Provost was one of two men identified in the indictment as being a leader in the conspiracy. The other man charged with being a mastermind behind the scheme to distribute more than 10 pounds of cocaine and oxycodone pills in northern Maine pleaded guilty in June to drug charges, according to court documents.

Michael Mayer, 55, of Jupiter, Fla., and Costa Rica is scheduled to be sentenced Oct. 28 in Portland.

Mayer lived a lavish lifestyle fueled by cash, according to prosecutors. Between January 2002 and June 2005, Mayer supplied large quantities of cocaine and diverted oxycodone, a powerful painkiller, to midlevel and street-level dealers in Maine, according to the U.S. Attorney’s Office.

After an alleged dispute over money between Mayer and his buyers in Maine, according to prosecutors, members of the drug ring obtained cocaine from June 2005 through November 2005 from Provost, who then was living in Mansfield, Mass.

The relationship between the Maine buyers and Provost ended after less than six months in a disagreement over money and the quality of the drugs, according to court documents.

The group then turned to two people from the Dominican Republic, who operated out of Lawrence, Mass., court papers indicate. While prosecutors have not named them, they were arrested in New Hampshire on unrelated drug charges in January 2006 and are serving federal prison terms, according to Assistant U.S. Attorney Joel Casey, the lead prosecutor in the case. Where the ring obtained drugs after that has not been made public.

Provost faced a mandatory minimum of five years and up to 40 years in federal prison and a fine of up to $2 million. The U.S. Attorney’s Office recommended that the five-year minimum not be applied to Provost’s case under the “safety valve” provision of the federal sentencing guidelines.

The “safety valve” can be applied when the defendant does not have an extensive criminal record, did not use violence to commit the crime or crimes and has cooperated thoroughly with investigators, Casey said Wednesday.

Casey said that his office recommended Provost serve a little less than three years in prison. Defense attorney Mary Davis of Portland urged Hornby to sentence her client to 1½ years.

Provost has been held without bail since his arrest in May 2008. That time will be applied to his sentence.

Three other men have been sentenced for being part of the drug conspiracy.

Peter Glidden, 31, of Smithfield was sentenced Tuesday in Portland to seven years in prison and five years of supervised release, according to court documents. He was ordered to forfeit $240,000, the amount he is estimated to have made by being part of the conspiracy from January 2002 to May 2006.

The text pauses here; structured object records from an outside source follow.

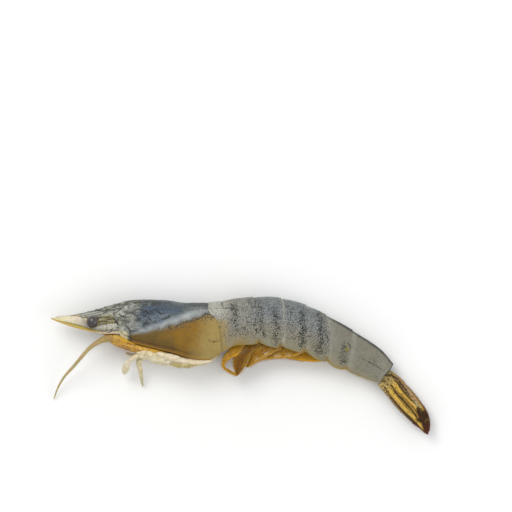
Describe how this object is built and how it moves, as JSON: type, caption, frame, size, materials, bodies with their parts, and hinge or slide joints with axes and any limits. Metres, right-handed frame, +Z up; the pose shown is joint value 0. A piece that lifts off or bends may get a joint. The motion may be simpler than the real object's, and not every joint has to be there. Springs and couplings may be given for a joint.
{
  "type": "raw tiger prawn",
  "caption": "Raw prawn with its head on, lying on its side: banded shell, folded tail fan, feeler, walking legs and swimmerets.",
  "frame": {"origin": "middle of the bounding box's bottom, on the surface that the prawn lies on", "axes": "+X from the head to the tail, +Y towards the back, +Z up from the surface, which is the prawn's left side"},
  "size_m": [0.1524, 0.0556, 0.0181],
  "materials": {
    "carapace": "wet translucent shell, blue-grey above and golden olive below",
    "abdomen_shell": "wet translucent grey shell with soft speckled bands",
    "eye": "glossy purple-black",
    "antennal_scale": "pearly cream with a golden rim",
    "mouthparts": "golden orange, moist",
    "feeler": "straw, satin",
    "walking_leg": "cream, moist",
    "swimmeret": "golden brown, moist",
    "tail_fan": "gold-beige with dark ridges and rust-red tips"
  },
  "bodies": {
    "root": {"abdomen_1": "abdomen_shell", "abdomen_2": "abdomen_shell", "abdomen_3": "abdomen_shell", "abdomen_4": "abdomen_shell", "abdomen_5": "abdomen_shell", "abdomen_6": "abdomen_shell", "antenna_base_left": "mouthparts", "antenna_base_right": "mouthparts", "antennal_scale_left": "antennal_scale", "antennal_scale_right": "antennal_scale", "antennule_left": "antennal_scale", "antennule_right": "antennal_scale", "carapace": "carapace", "eye_left": "eye", "eye_right": "eye", "feeler": "feeler", "leg_1_left": "walking_leg", "leg_1_right": "walking_leg", "leg_2_left": "walking_leg", "leg_2_right": "walking_leg", "leg_3_left": "walking_leg", "leg_3_right": "walking_leg", "leg_4_left": "walking_leg", "leg_4_right": "walking_leg", "leg_5_left": "walking_leg", "leg_5_right": "walking_leg", "mouth_leg_left": "mouthparts", "mouth_leg_right": "mouthparts", "mouthparts": "mouthparts", "swimmeret_1_left": "swimmeret", "swimmeret_1_right": "swimmeret", "swimmeret_2_left": "swimmeret", "swimmeret_2_right": "swimmeret", "swimmeret_3_left": "swimmeret", "swimmeret_3_right": "swimmeret", "swimmeret_4_left": "swimmeret", "swimmeret_4_right": "swimmeret", "swimmeret_5_left": "swimmeret", "swimmeret_5_right": "swimmeret", "tail_blade_inner_left": "tail_fan", "tail_blade_inner_right": "tail_fan", "tail_blade_outer_left": "tail_fan", "tail_blade_outer_right": "tail_fan", "telson": "tail_fan"}
  },
  "joints": []
}
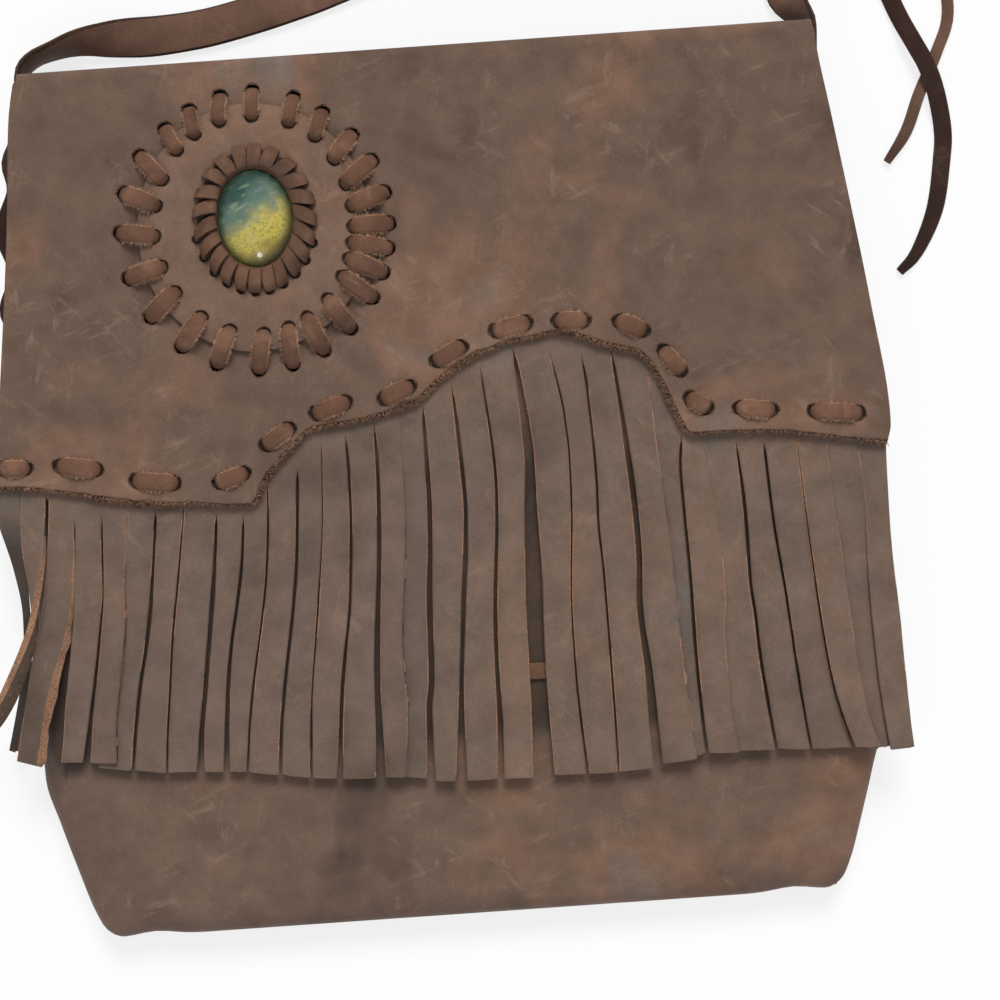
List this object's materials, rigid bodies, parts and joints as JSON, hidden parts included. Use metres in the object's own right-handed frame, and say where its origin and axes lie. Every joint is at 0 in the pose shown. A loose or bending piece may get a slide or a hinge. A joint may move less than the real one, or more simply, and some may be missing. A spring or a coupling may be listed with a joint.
{
  "type": "bag",
  "caption": "Fold-over leather shoulder bag with a waved flap, a long cut fringe and a laced oval disc that holds a domed stone",
  "frame": {"origin": "Middle of the back panel's outer face, which lies on the floor", "axes": "X across the bag, +Y towards the folded top edge, +Z out of the front"},
  "size_m": [0.3712, 0.423, 0.037],
  "materials": {
    "bag_leather": "oiled, with pale scuffs and raw cut edges",
    "fringe_leather": "oiled, with raw cut edges",
    "lace": "matt, with raw fuzzy edges",
    "tie_lace": "matt dark lace",
    "strap_leather": "oiled, with raw cut edges",
    "stone": "polished, banded green and yellow"
  },
  "bodies": {
    "bag": {"back_panel": "bag_leather", "front_panel": "bag_leather", "gusset": "bag_leather", "closure_thong": "lace", "strap": "strap_leather", "lashing_left_1": "lace", "lashing_left_2": "lace", "lashing_right_1": "lace", "lashing_right_2": "lace", "tie_knot": "lace", "tie_lace_long": "tie_lace", "tie_lace_short": "tie_lace", "tie_lace_left": "tie_lace"},
    "flap": {"flap_panel": "bag_leather", "fringe": "fringe_leather", "edge_lacing": "lace", "medallion_disc": "bag_leather", "medallion_lacing": "lace", "cabochon": "stone", "cabochon_lacing": "lace"}
  },
  "joints": [
    {"name": "flap_hinge", "type": "hinge", "parent": "bag", "child": "flap", "pos_m": [0, 0.1611, 0.0265], "axis": [-1, 0, 0], "range_deg": [0, 170]}
  ]
}
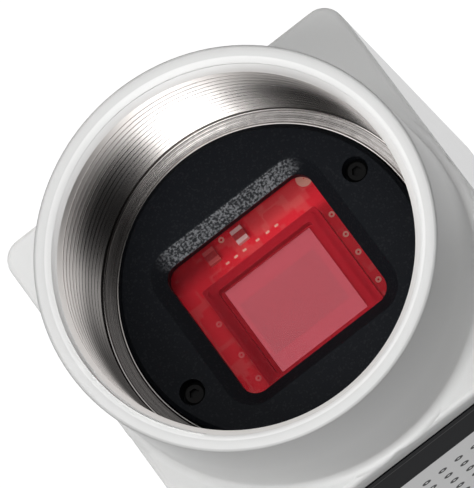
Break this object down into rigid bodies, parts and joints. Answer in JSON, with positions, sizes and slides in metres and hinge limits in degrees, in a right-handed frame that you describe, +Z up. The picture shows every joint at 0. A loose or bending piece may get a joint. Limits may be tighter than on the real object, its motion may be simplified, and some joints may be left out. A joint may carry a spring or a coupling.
{
  "type": "machine vision camera",
  "caption": "Cube-type industrial camera with a bare threaded lens mount, filter window, image sensor, network jack and round input/output connector.",
  "frame": {"origin": "middle of the overall length and width, on the base face the camera stands on", "axes": "-Y points out of the lens mount along the optical axis, +Y to the connectors, +Z up through the label face, X across"},
  "size_m": [0.029, 0.0604, 0.029],
  "materials": {
    "front_casting": "fine bead-blasted cast aluminium, satin",
    "sleeve_metal": "satin extruded aluminium",
    "plate_metal": "satin cast aluminium",
    "seal_rubber": "matt black elastomer",
    "label_foil": "silver foil with a plain black band",
    "black_moulding": "fine-grained matt black moulding",
    "filter_coating": "coated optical glass, faintly red",
    "clear_glass": "thin clear cover glass",
    "sensor_ceramic": "dark red-brown ceramic",
    "sensor_silicon": "pink-red silicon sheen",
    "red_laminate": "red solder mask on glass fibre laminate",
    "green_laminate": "green solder mask on glass fibre laminate",
    "chip_plastic": "black epoxy",
    "chip_ceramic": "brown ceramic with tinned ends",
    "coil_ferrite": "dark ferrite",
    "capacitor_can": "bare aluminium can",
    "screw_steel": "nickel-plated steel",
    "black_steel": "blackened steel",
    "pillar_brass": "turned brass",
    "connector_plastic": "black glass-filled plastic",
    "heat_pad": "soft grey-blue gap pad",
    "jack_steel": "nickel-plated sheet",
    "contact_gold": "gold-plated spring wire",
    "connector_nickel": "matt nickel",
    "light_pipe": "clear plastic",
    "led_plastic": "white LED body"
  },
  "bodies": {
    "root": {"front_housing": "front_casting", "housing_seal": "seal_rubber", "housing_sleeve": "sleeve_metal", "nameplate": "label_foil", "rear_plate": "plate_metal", "tie_screws": "screw_steel", "filter_frame": "black_moulding", "filter_glass": "filter_coating", "filter_frame_screws": "black_steel", "sensor_package": "sensor_ceramic", "sensor_die": "sensor_silicon", "sensor_cover_glass": "clear_glass", "sensor_seal": "seal_rubber", "sensor_board": "red_laminate", "sensor_board_chips": "chip_ceramic", "sensor_board_screws": "screw_steel", "sensor_link_plug": "connector_plastic", "processor_link_socket": "connector_plastic", "processor_board": "green_laminate", "processor_chip": "chip_plastic", "processor_heat_pad": "heat_pad", "memory_chips": "chip_plastic", "network_transformer": "chip_plastic", "board_header": "connector_plastic", "board_pillars": "pillar_brass", "power_board": "green_laminate", "power_coils": "coil_ferrite", "power_capacitors": "capacitor_can", "status_led": "led_plastic", "status_light_pipe": "light_pipe", "jack_shield": "jack_steel", "jack_body": "connector_plastic", "jack_contacts": "contact_gold", "io_connector_shell": "connector_nickel", "io_connector_insulator": "connector_plastic", "io_connector_pins": "contact_gold", "io_connector_nut": "connector_nickel"}
  },
  "joints": []
}
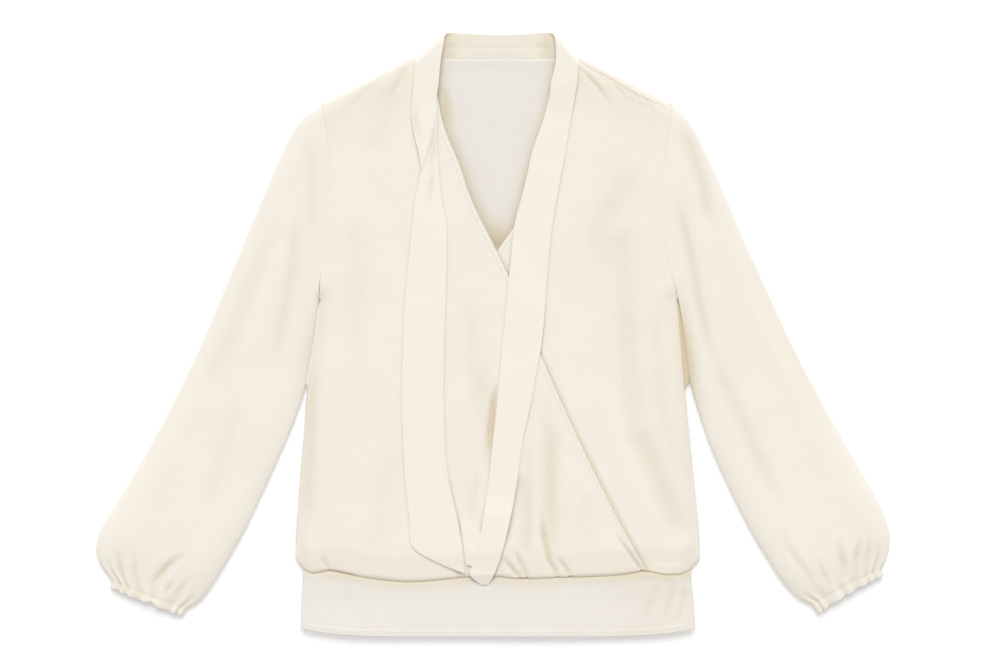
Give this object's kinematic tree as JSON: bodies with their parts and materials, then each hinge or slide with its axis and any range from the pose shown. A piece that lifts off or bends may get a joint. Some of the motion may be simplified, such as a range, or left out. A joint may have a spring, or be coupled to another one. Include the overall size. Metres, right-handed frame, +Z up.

Preston Chubbuck, 43, of Springfield was sentenced on Sept. 9 in Portland to two years and one month in prison and three years of supervised release, according to court papers. He was ordered to forfeit $25,000, the amount he is estimated to have made by being part of the conspiracy for six months beginning on Nov. 1, 2005.

Robert Donath, 28, of Lincoln was sentenced on Sept. 8 in Portland to 7½ years in prison and five years of supervised release. He was ordered to forfeit $284,000, the amount he is estimated to have made by being part of the conspiracy from January 2002 to May 2006.

Lisa Delaurentiis, 43, of Jupiter, Fla., also known as Lisa Fitzpatrick and as Lisa Nylund, is scheduled to plead guilty to drug charges on Oct. 27.

The other defendants who are awaiting sentencing after pleading guilty to drug charges are:

Troy Littlefield, 42, of Oakfield; Brent “Cowboy” Noyes, 57, of Lincoln; Nancy Squegilia, 51, of East Millinocket; Richard “Rat” Russell, 48, of Lincoln; Jeffrey Whitehead, 54, of Enfield; Kenneth Kaczmarski, 43, of Jupiter, Fla.; Jeffrey Polk, 36, of Alaska; Daniel “Danny” Littlefield, 49, of Lee; Mark “Goober” Russell, 41, of Lincoln; Donald “Donny” Russell, 50, of Lincoln; Raymond Davis, 48, of Lincoln and Jupiter, Fla.; and Jeffrey “Bow Neck” Edwards, 42, of Bradenton, Fla., and Islamorada, Fla.

The Russells are brothers. The Littlefields are not related, according to prosecutors.

Mark Russell and Whitehead are serving sentences out of state on unrelated charges.